Q1 corporate profits were reported yesterday morning.  That enables me to update several significant relationships.
First of all, corporate profits deflated by unit labor costs are a long leading indicator, typically peaked more than a year before the onset of a recession. But because they are reported with a lag, in the interim I use proprietors' income (already reported one month ago for Q1) as a proxy.  Now that we have both, let's compare the two: 
While profits rebounded in Q1, they failed to make a new high, even before being deflated by labor costs.  Since the last peak was two quarters prior, this long leading indicator must be treated as flashing yellow/caution.  
Further, this year the metric must be taken with a big grain of salt because of the effects of the tax cut. In other words, it might not be showing us what is happening in the underlying economy very well right now.
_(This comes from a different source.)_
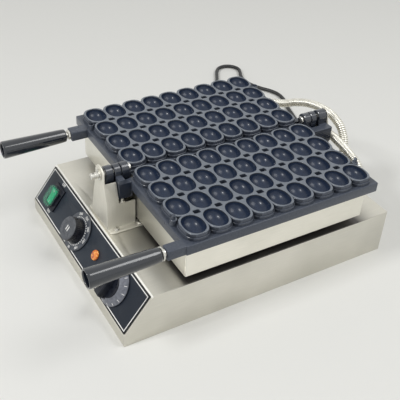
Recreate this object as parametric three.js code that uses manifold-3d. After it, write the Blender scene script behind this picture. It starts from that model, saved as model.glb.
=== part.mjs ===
// Countertop waffle iron for small ball waffles: two hinged cast halves over a sloped control base.
// Units are millimetres. +Z is up, the control panel faces -Y and both halves turn about an axis along Y.
import * as THREE from "three";
import { mergeVertices } from "three/addons/utils/BufferGeometryUtils.js";
import Module from "manifold-3d";

const wasm = await Module();
wasm.setup();

// Clearances and overruns shared by the whole iron
const seatGap = 0.3;
const cutOverrun = 2;
const joinOverlap = 1;
const sheet = 1.5;

// Cast moulds
const cavityPitchX = 38.08;
const cavityPitchY = 30;
const cavityRows = 4;
const cavityColumns = 9;
const firstRowX = 24;
const openingHalfX = 17.3;
const openingHalfY = 13.2;
const openingPower = 2.2;
const rimWall = 3.1;
const rimPower = 2.8;
const bowlDepth = 12.5;
const openingSides = 10;
const rimSides = 12;
const pocketX = 5.5;
const pocketY = 8.5;
const halfGap = 2;
const plateMarginX = 3.36;
const plateMarginY = 5.2;
const plateThickness = 13.6;
const plateCorner = 1.5;
const rimRise = 8.8;
const knuckleNotch = 11;
const lastRowX = firstRowX + (cavityRows - 1) * cavityPitchX;
const lastColumnY = ((cavityColumns - 1) / 2) * cavityPitchY;
const plateOuterX = lastRowX + openingHalfX + rimWall + plateMarginX;
const plateHalfY = lastColumnY + openingHalfY + rimWall + plateMarginY;

// Base housing: its depth follows the hinge brackets and its width the heater covers
const coverSetback = 12;
const coverOuterX = plateOuterX - coverSetback;
const baseSideMargin = 3;
const baseHalfWidth = coverOuterX + baseSideMargin;
const baseHeight = 66.7;
const lipHeight = 17.3;
const slopeRun = 37.5;
const floorSkirt = 12;
const bracketSetback = 3.2;
const rearMargin = 4.4;

// Hinge line and the spacing of everything on it, measured from the plate's edge at either end
const hingeHeight = 143;
const plateDrop = 9;
const plateTop = hingeHeight - plateDrop;
const plateBottom = plateTop - plateThickness;
const rimTop = plateTop + rimRise;
const boltRadius = 4.1;
const knuckleRadius = 9;
const knuckleNeckDrop = 13;
const knuckleNeckRise = 3;
const innerKnuckle = { start: plateHalfY - 3.1, end: plateHalfY + 7.1 };
const middleKnuckle = { start: plateHalfY + 8.1, end: plateHalfY + 16.9 };
const frontOuterKnuckle = { start: plateHalfY + 18.7, end: plateHalfY + 28.9 };
const rearOuterKnuckle = { start: plateHalfY + 21.5, end: plateHalfY + 35.1 };
const frontWebGap = 4.1;
const rearWebGap = 0.8;
const frontBoltTail = 12;
const rearBoltTail = 3.2;
const frontWebHead = 13;
const rearWebHead = 9.5;
const boltHeadRadius = 5.5;
const boltHeadLength = 3.5;
const boltEyeRadius = 1;
const boltEyeInset = 3.5;
const clipRadius = 7;
const clipThickness = 1.6;
const boltSides = 12;

// The two ends of the hinge. Distances run outward from the middle of the moulds.
const front = {
  side: -1,
  outerKnuckle: frontOuterKnuckle,
  webReach: frontOuterKnuckle.end + frontWebGap,
  webHeadRadius: frontWebHead,
  boltTail: frontBoltTail,
};
const rear = {
  side: 1,
  outerKnuckle: rearOuterKnuckle,
  webReach: rearOuterKnuckle.end + rearWebGap,
  webHeadRadius: rearWebHead,
  boltTail: rearBoltTail,
};
const bracketSpan = front.webReach + rear.webReach + 2 * sheet;
const baseHalfDepth = (slopeRun + bracketSetback + bracketSpan + rearMargin) / 2;
const mouldCentreY = baseHalfDepth - rearMargin - sheet - rear.webReach;

// Locating pins of the near half and their sockets in the far half
const locatorInset = 5.6;
const locatorBossRadius = 4.6;
const locatorPinRadius = 2.6;
const locatorPinRise = 6;
const locatorSocketRadius = 3.2;
const locatorSides = 10;

// Hinge lugs and stop screws
const lugOuterX = 20;
const lugInnerX = 8;
const forkOuterX = 24;
const forkInnerX = 11;
const lugDepth = 23;
const lugTop = plateTop;
const lugBottom = lugTop - lugDepth;
const stopRadius = 2.9;
const stopX = 16.6;
const forkStopX = 20;
const stopDepth = 9;
const stopHeadRadius = 4.2;
const stopHeadHeight = 2.4;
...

Secondly, if corporate profits are a long leading indicator for the economy, and stock prices are a short leading indicator, then logically corporate profits should lead stock prices at least in terms of direction, if not necessarily in terms of volatility.
 Let's look at this two ways: YoY and in absolute terms.  First, let's look at corporate profits and stock prices in absolute terms. 
This gives us some perspective on relative valuations. Although per agreement, FRED no longer shows the S&P valuations from 2006 or 2007, in a previous post I showed that when we normed the two to the same relative level as of Q4 2007, stock valuations had reached an equivalent level back in 2014. They were between 30%-40% higher than that by the end of 2017.
Now, here is the YoY% change in corporate profits (blue) vs. the YoY% change in the S&P 500 averaged over each quarter (red)):


Note that, averaged quarterly stock YoY stock valuations have followed the trend in corporate profits with a 2 to 3 quarter delay. That suggests that by the end of Q3, YoY the S&P averaged quarterly will be in the 2400-2500 range -- i.e., a breakout lower rather than higher.  We'll see.


Usual disclaimer:  I am an economic blogger. I do not pretend to be a securities analyst.This post contains  my opinions and observations. It is not professional advice in any way, shape or form and should not be construed that way. In other words, buyer beware.